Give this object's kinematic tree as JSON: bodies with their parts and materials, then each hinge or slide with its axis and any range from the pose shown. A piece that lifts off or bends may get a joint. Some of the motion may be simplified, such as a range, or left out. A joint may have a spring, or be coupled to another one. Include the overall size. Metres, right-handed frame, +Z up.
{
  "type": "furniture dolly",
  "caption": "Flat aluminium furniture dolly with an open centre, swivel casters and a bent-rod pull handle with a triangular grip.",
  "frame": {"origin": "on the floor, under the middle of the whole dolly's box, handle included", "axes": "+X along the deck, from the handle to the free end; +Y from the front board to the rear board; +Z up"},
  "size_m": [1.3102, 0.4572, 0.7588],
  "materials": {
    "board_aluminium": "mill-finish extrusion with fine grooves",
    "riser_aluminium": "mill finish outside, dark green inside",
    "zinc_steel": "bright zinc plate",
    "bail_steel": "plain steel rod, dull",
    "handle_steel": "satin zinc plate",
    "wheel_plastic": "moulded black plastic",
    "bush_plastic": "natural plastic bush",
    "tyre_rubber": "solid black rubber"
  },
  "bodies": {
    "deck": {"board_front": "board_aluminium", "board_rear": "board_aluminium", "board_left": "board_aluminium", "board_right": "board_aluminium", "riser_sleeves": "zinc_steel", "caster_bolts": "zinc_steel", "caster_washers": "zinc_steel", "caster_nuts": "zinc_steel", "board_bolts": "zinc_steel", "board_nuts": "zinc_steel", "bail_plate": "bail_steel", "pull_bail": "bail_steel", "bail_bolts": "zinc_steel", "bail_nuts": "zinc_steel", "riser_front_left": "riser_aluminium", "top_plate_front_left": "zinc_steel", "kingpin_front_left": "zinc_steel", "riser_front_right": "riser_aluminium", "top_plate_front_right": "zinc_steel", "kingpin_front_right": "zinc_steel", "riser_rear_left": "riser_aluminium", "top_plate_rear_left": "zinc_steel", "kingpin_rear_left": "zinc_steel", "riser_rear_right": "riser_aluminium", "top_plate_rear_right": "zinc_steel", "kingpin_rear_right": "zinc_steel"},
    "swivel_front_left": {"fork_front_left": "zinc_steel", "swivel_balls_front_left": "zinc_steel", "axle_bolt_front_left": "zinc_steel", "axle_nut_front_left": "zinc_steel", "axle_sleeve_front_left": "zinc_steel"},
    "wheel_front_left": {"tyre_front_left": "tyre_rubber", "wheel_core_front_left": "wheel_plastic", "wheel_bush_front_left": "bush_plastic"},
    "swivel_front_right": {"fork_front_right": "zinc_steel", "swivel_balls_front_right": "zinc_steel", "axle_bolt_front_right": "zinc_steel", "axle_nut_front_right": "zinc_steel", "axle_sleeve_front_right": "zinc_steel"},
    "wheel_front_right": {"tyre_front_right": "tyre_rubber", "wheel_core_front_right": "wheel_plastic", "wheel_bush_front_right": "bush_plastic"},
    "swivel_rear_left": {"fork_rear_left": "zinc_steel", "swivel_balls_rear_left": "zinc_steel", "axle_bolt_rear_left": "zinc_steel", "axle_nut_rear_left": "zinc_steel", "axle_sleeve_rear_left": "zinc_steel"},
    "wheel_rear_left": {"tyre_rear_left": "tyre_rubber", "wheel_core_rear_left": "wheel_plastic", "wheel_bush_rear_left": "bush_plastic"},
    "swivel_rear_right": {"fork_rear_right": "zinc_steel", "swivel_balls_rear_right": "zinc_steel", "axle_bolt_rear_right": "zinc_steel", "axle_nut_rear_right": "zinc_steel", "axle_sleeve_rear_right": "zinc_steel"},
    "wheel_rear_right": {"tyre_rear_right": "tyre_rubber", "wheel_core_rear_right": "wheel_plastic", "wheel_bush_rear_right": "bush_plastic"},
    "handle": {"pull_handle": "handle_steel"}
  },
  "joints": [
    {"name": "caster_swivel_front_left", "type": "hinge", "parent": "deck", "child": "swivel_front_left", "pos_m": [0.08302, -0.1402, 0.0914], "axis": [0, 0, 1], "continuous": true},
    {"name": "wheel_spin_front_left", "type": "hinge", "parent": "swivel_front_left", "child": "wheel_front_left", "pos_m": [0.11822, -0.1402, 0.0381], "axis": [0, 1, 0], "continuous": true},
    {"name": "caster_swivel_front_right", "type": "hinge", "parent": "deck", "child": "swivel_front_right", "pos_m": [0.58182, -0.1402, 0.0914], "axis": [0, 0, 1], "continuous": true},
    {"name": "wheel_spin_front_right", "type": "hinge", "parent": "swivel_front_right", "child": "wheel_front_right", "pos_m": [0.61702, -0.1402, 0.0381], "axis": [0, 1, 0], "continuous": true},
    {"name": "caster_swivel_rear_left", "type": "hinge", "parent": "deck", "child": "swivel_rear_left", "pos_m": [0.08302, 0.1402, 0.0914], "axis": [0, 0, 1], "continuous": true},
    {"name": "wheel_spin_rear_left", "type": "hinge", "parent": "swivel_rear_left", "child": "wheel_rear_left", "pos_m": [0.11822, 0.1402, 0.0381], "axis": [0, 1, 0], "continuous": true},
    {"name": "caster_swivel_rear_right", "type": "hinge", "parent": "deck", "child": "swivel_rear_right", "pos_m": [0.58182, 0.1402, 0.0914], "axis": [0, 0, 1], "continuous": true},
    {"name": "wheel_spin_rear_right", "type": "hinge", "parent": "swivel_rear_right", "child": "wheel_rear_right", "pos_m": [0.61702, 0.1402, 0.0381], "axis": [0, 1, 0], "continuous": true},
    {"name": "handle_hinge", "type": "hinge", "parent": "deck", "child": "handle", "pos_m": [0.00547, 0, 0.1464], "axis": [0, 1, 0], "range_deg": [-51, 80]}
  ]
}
::::
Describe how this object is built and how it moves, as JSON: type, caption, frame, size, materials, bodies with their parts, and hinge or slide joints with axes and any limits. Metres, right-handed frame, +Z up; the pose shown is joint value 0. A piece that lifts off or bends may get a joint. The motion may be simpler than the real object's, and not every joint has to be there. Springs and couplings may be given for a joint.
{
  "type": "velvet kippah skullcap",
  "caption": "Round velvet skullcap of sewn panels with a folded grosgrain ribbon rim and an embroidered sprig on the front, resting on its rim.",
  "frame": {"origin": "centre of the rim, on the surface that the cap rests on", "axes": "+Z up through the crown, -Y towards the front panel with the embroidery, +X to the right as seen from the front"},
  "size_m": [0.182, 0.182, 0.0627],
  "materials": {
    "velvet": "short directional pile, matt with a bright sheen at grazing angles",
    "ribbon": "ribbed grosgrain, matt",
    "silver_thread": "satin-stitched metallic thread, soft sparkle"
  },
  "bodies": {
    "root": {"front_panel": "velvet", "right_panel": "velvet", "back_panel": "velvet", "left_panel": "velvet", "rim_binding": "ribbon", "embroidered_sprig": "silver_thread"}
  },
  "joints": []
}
::::
WHAT YOU HAVE TO DO
Filter the listing above by the word "from"; copy each line that passes.

RESPONSE TO THE EXERCISE
Give this object's kinematic tree as JSON: bodies with their parts and materials, then each hinge or slide with its axis and any range from the pose shown. A piece that lifts off or bends may get a joint. Some of the motion may be simplified, such as a range, or left out. A joint may have a spring, or be coupled to another one. Include the overall size. Metres, right-handed frame, +Z up.
  "frame": {"origin": "on the floor, under the middle of the whole dolly's box, handle included", "axes": "+X along the deck, from the handle to the free end; +Y from the front board to the rear board; +Z up"},
  "frame": {"origin": "centre of the rim, on the surface that the cap rests on", "axes": "+Z up through the crown, -Y towards the front panel with the embroidery, +X to the right as seen from the front"},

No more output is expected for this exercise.